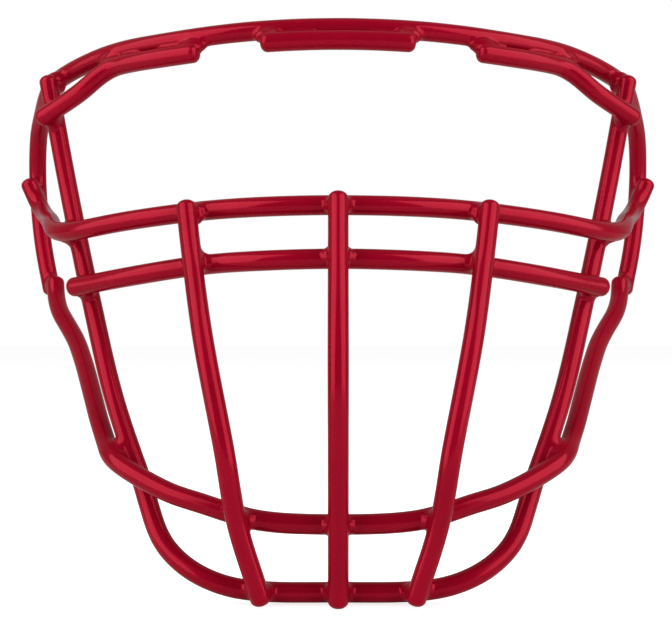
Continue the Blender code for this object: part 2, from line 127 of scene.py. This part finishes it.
# Coat: clouds, specks and the ripple called orange peel
CLOUD_SCALE = 45.0
SPECK_SCALE = 2600.0
PEEL_SCALE = 420.0
CLOUD_COLOURS = ((0.30, (0.305, 0.0011, 0.0140, 1.0)),
                 (0.52, (0.330, 0.0013, 0.0155, 1.0)),
                 (0.72, (0.355, 0.0016, 0.0175, 1.0)))
SPECK_SHADES = ((0.30, (0.90, 0.90, 0.90, 1.0)), (0.75, (1.0, 1.0, 1.0, 1.0)))
COAT_ROUGHNESS = 0.17
SMOOTHER, ROUGHER = 0.03, 0.06  # how far the clouds change it
ROD_PEEL = 0.000016             # height of the peel
WELD_PEEL = 0.000018
SPECK_PEEL = 0.06               # height of the specks, as a part of the peel
COAT_GLOSS = {"IOR": 1.50, "Metallic": 0.25, "Specular IOR Level": 0.10,
              "Specular Tint": (1.0, 0.06, 0.20, 1.0), "Coat Weight": 0.38,
              "Coat Roughness": 0.12, "Coat IOR": 1.26}

# Camera, from the photograph's perspective
CAMERA_PLACE = (-0.0007, -0.5220, -0.0967)
CAMERA_LENS = 82.9
CAMERA_SENSOR = 36.0

# Light
SOFTBOX_LOW = (0.993, -0.620, -0.120)    # ends of the softbox on the +X side, from the
SOFTBOX_HIGH = (0.531, -0.332, 0.995)    # guard's middle
SOFTBOX_WIDTH = 0.92
SOFTBOX_POWER = 10.0
FRONT_GLOW = 0.15               # the room's brightness on the camera's side
BACK_GLOW = 0.35                # and behind the guard
FRONT_GLOW_END = 0.15           # where the front's glow ends, from 0 in front to 1 behind
BACK_GLOW_START = 0.70
PAPER_GLOW = 1.0                # how bright the backdrop looks

# Floor
FLOOR_HALF = 4.0
FLOOR_GLOW = 0.75               # its own glow for the camera, as a part of the backdrop's
FLOOR_PAPER = {"Base Color": (0.80, 0.80, 0.80, 1.0), "Roughness": 0.9,
               "Specular IOR Level": 0.1}


def ring_centres(name):
    """The centreline of a packed rod: both tips and the middle of every full ring."""
    mesh = bmesh.new()
    mesh.from_mesh(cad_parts[name].data)
    bmesh.ops.remove_doubles(mesh, verts=mesh.verts, dist=MERGE_DISTANCE)
    tips = sorted((v for v in mesh.verts if len(v.link_edges) == TIP_EDGES),
                  key=lambda v: (v.co.x, v.co.z))
    level, seen, rings = [tips[0]], {tips[0]}, []
    while level:
        centre = sum((v.co for v in level), Vector()) / len(level)
        rings.append((centre, max((v.co - centre).length for v in level)))
        beyond = []
        for vertex in level:
            for edge in vertex.link_edges:
                other = edge.other_vert(vertex)
                if other not in seen:
                    seen.add(other)
                    beyond.append(other)
        level = beyond
    mesh.free()
    full = max(radius for _, radius in rings)
    kept = [centre for centre, radius in rings[1:-1] if radius > FULL_RING * full]
    return np.array([rings[0][0], *kept, rings[-1][0]])


def smooth_line(stations):
    """A smooth curve through the stations, as closely spaced points."""
    spans = np.diff(stations, axis=0)
    lengths = np.linalg.norm(spans, axis=1)[:, None]
    slopes = spans / lengths
    middle = (lengths[:-1] * slopes[1:] + lengths[1:] * slopes[:-1]) / (
        lengths[:-1] + lengths[1:])
    tangents = np.vstack([slopes[:1], middle, slopes[-1:]])
    t = np.linspace(0.0, 1.0, CURVE_SAMPLES, endpoint=False)[:, None]
    parts = []
    for i, length in enumerate(lengths):
        start, end = stations[i], stations[i + 1]
        parts.append((2 * t**3 - 3 * t**2 + 1) * start + (t**3 - 2 * t**2 + t) * length
                     * tangents[i] + (3 * t**2 - 2 * t**3) * end
                     + (t**3 - t**2) * length * tangents[i + 1])
    return np.vstack(parts + [stations[-1:]])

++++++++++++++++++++

_Given problem_. All of the data needs to be printed once more, exactly.

_Exercise result_.
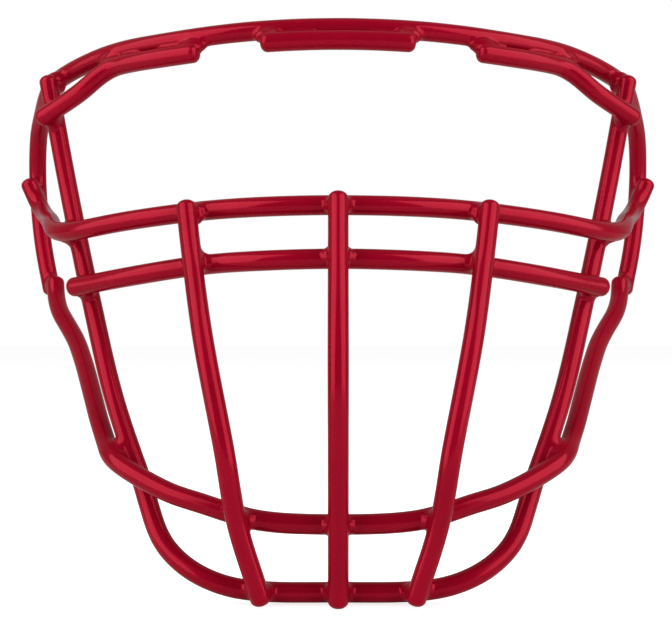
Continue the Blender code for this object: part 2, from line 127 of scene.py. This part finishes it.
# Coat: clouds, specks and the ripple called orange peel
CLOUD_SCALE = 45.0
SPECK_SCALE = 2600.0
PEEL_SCALE = 420.0
CLOUD_COLOURS = ((0.30, (0.305, 0.0011, 0.0140, 1.0)),
                 (0.52, (0.330, 0.0013, 0.0155, 1.0)),
                 (0.72, (0.355, 0.0016, 0.0175, 1.0)))
SPECK_SHADES = ((0.30, (0.90, 0.90, 0.90, 1.0)), (0.75, (1.0, 1.0, 1.0, 1.0)))
COAT_ROUGHNESS = 0.17
SMOOTHER, ROUGHER = 0.03, 0.06  # how far the clouds change it
ROD_PEEL = 0.000016             # height of the peel
WELD_PEEL = 0.000018
SPECK_PEEL = 0.06               # height of the specks, as a part of the peel
COAT_GLOSS = {"IOR": 1.50, "Metallic": 0.25, "Specular IOR Level": 0.10,
              "Specular Tint": (1.0, 0.06, 0.20, 1.0), "Coat Weight": 0.38,
              "Coat Roughness": 0.12, "Coat IOR": 1.26}

# Camera, from the photograph's perspective
CAMERA_PLACE = (-0.0007, -0.5220, -0.0967)
CAMERA_LENS = 82.9
CAMERA_SENSOR = 36.0

# Light
SOFTBOX_LOW = (0.993, -0.620, -0.120)    # ends of the softbox on the +X side, from the
SOFTBOX_HIGH = (0.531, -0.332, 0.995)    # guard's middle
SOFTBOX_WIDTH = 0.92
SOFTBOX_POWER = 10.0
FRONT_GLOW = 0.15               # the room's brightness on the camera's side
BACK_GLOW = 0.35                # and behind the guard
FRONT_GLOW_END = 0.15           # where the front's glow ends, from 0 in front to 1 behind
BACK_GLOW_START = 0.70
PAPER_GLOW = 1.0                # how bright the backdrop looks

# Floor
FLOOR_HALF = 4.0
FLOOR_GLOW = 0.75               # its own glow for the camera, as a part of the backdrop's
FLOOR_PAPER = {"Base Color": (0.80, 0.80, 0.80, 1.0), "Roughness": 0.9,
               "Specular IOR Level": 0.1}


def ring_centres(name):
    """The centreline of a packed rod: both tips and the middle of every full ring."""
    mesh = bmesh.new()
    mesh.from_mesh(cad_parts[name].data)
    bmesh.ops.remove_doubles(mesh, verts=mesh.verts, dist=MERGE_DISTANCE)
    tips = sorted((v for v in mesh.verts if len(v.link_edges) == TIP_EDGES),
                  key=lambda v: (v.co.x, v.co.z))
    level, seen, rings = [tips[0]], {tips[0]}, []
    while level:
        centre = sum((v.co for v in level), Vector()) / len(level)
        rings.append((centre, max((v.co - centre).length for v in level)))
        beyond = []
        for vertex in level:
            for edge in vertex.link_edges:
                other = edge.other_vert(vertex)
                if other not in seen:
                    seen.add(other)
                    beyond.append(other)
        level = beyond
    mesh.free()
    full = max(radius for _, radius in rings)
    kept = [centre for centre, radius in rings[1:-1] if radius > FULL_RING * full]
    return np.array([rings[0][0], *kept, rings[-1][0]])


def smooth_line(stations):
    """A smooth curve through the stations, as closely spaced points."""
    spans = np.diff(stations, axis=0)
    lengths = np.linalg.norm(spans, axis=1)[:, None]
    slopes = spans / lengths
    middle = (lengths[:-1] * slopes[1:] + lengths[1:] * slopes[:-1]) / (
        lengths[:-1] + lengths[1:])
    tangents = np.vstack([slopes[:1], middle, slopes[-1:]])
    t = np.linspace(0.0, 1.0, CURVE_SAMPLES, endpoint=False)[:, None]
    parts = []
    for i, length in enumerate(lengths):
        start, end = stations[i], stations[i + 1]
        parts.append((2 * t**3 - 3 * t**2 + 1) * start + (t**3 - 2 * t**2 + t) * length
                     * tangents[i] + (3 * t**2 - 2 * t**3) * end
                     + (t**3 - t**2) * length * tangents[i + 1])
    return np.vstack(parts + [stations[-1:]])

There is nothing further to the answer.